Michael Dunn: A fair solution
In response to yesterday’s letter to the editor, I wanted to provide the following clarifications.
The statement that the annual $15,000 cost for maintenance by the city will be absorbed by the taxpayers is incorrect. The city will receive the following economic benefits from the new hangar development, which will much more than offset the cost for maintenance:
During the 40-year term of the ground lease, the five hangars will generate over $1.2 million in lease payments. During 2016, lease payment will be $17,500, exceeding the $15,000 cost.
New aircraft based at Bob Adams Field generate additional revenue for the city, due to increased fuel sales and associated profits.
The city gets a 3 percent transfer fee upon the subsequent sale of each hangar. The city increased the transfer fee 33 percent since 2003, which is now the highest transfer fee in the state. If all the hangars were to transfer ownership, based on the initial projected gross sales price of the hangars, the fee would be more than $97,000.
To date, we have invested almost $3 million in our hangar development. At the end of the lease term, ownership of all improvements reverts to the city.
Not only will the new development be fiscally self-sustaining, it will provide extra revenue to reduce airport funding requirements from the city’s general fund.

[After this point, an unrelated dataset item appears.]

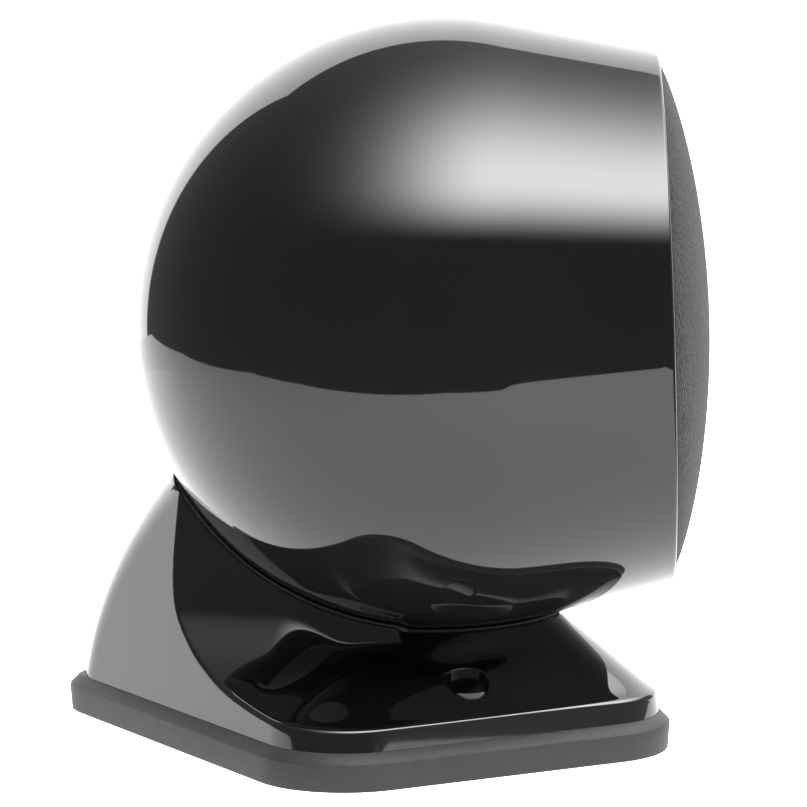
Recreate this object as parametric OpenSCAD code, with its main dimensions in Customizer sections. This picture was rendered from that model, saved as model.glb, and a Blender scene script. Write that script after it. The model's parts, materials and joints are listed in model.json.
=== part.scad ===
// Satellite loudspeaker: a spherical cabinet on a kite-shaped pan and tilt base.
// Frame: origin under the foot on the pan axis, +X towards the front of the base, +Z up.

/* [Ball cabinet] */
// Radius of the spherical cabinet
ball_r = 65; // [60:0.5:70]
// Height of the ball centre above the surface that the foot stands on
ball_z = 88.4; // [86:0.2:92]
// Wall thickness of the cabinet
shell_t = 3; // [2.5:0.1:3.5]
// Half angle of the cone that runs from the ball to the front rim
cone_half_angle = 12.8; // [12:0.1:14]
// Distance from the ball centre to the front rim
rim_z = 46.6; // [45:0.2:48]
// Pan of the cabinet from straight ahead, at rest
rest_pan = 21.5; // [-30:0.5:30]
// Upward tilt of the cabinet, at rest
rest_tilt = 2; // [0:0.5:4]

/* [Grille and driver] */
// Outer radius of the grille
grille_r = 54.6; // [54:0.1:54.8]
// Height of the domed grille above its own edge
grille_h = 9.8; // [8:0.2:11]
// Thickness of the grille cloth and mesh
grille_t = 1.2; // [0.8:0.1:1.6]
// Radius of the driver's mounting flange
flange_r = 50.5; // [49:0.5:51]
// Radius of the voice coil former
coil_r = 12.6; // [12:0.1:13]
// Outer radius of the ferrite magnet
magnet_r = 36; // [32:1:38]

/* [Base plan] */
// Distance from the pan axis to the pointed front of the outline
front_x = 55.2; // [53:0.2:58]
// Distance from the pan axis to each side point of the outline
side_y = 71.8; // [68:0.2:74]
// Distance from the pan axis to the rear point of the outline
rear_x = 95; // [90:0.5:98]
// Corner radius at the front
front_r = 20; // [14:1:24]
// Corner radius at the sides
side_r = 20; // [14:1:24]
// Corner radius at the rear
rear_r = 11; // [10:0.5:16]

/* [Foot and cover] */
// Height of the rubber foot
foot_h = 7.8; // [7:0.1:9]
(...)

While the maintenance provision of the master lease is ambiguous, we based our understanding that the city would be responsible for the maintenance based on the following:
Our 2003 hangar project agreements have the same maintenance provisions as our current agreements. The city has maintained, and continues to maintain, common area improvements for the 2003 project.
The city has maintained, and continues to maintain, all other private-hangar common areas, per their airport ground lease agreements, from the time the airport was acquired from Routt County.
During our project approval process, city staff required (both verbally and in writing) that the lessee meet construction specifications for snow removal features, fencing type and location, automatic gate and asphalt, so the city could maintain those improvements more efficiently and cost effectively.
Maintenance of common area improvements by the lessee was never referenced in, nor was it a condition of, the final development plan, construction drawings or the RFP. In fact, the RFP states, “Developer is responsible for all costs incurred for development, planning, engineering, architecture, site prep, utilities and infrastructure, construction costs, hangar costs, and federal fees and taxes and other associated fees,” yet the RFP makes no reference to maintenance.
From the beginning, we have understood that related to the common areas, our only responsibility was to perform maintenance on the apron area adjacent to the building where city plows were unable to complete snow removal.
While the maintenance language in the agreements may be ambiguous and subject to differing interpretations, as always, actions speak louder than words. And the city has consistently maintained all airport ramp and common area improvements.
If the city was intent on modifying its longstanding policy of maintaining all common areas at the airport, including aprons and gates, this should have been clearly stated (as was the case with the sewer easement agreement) and should have been addressed far sooner than four years into the project.
Finally, I think the council provided its initial approval for the proposed lease amendment due to their deep understanding of the facts, as outlined above, and their desire to arrive at a fair and reasonable solution related to the maintenance issue.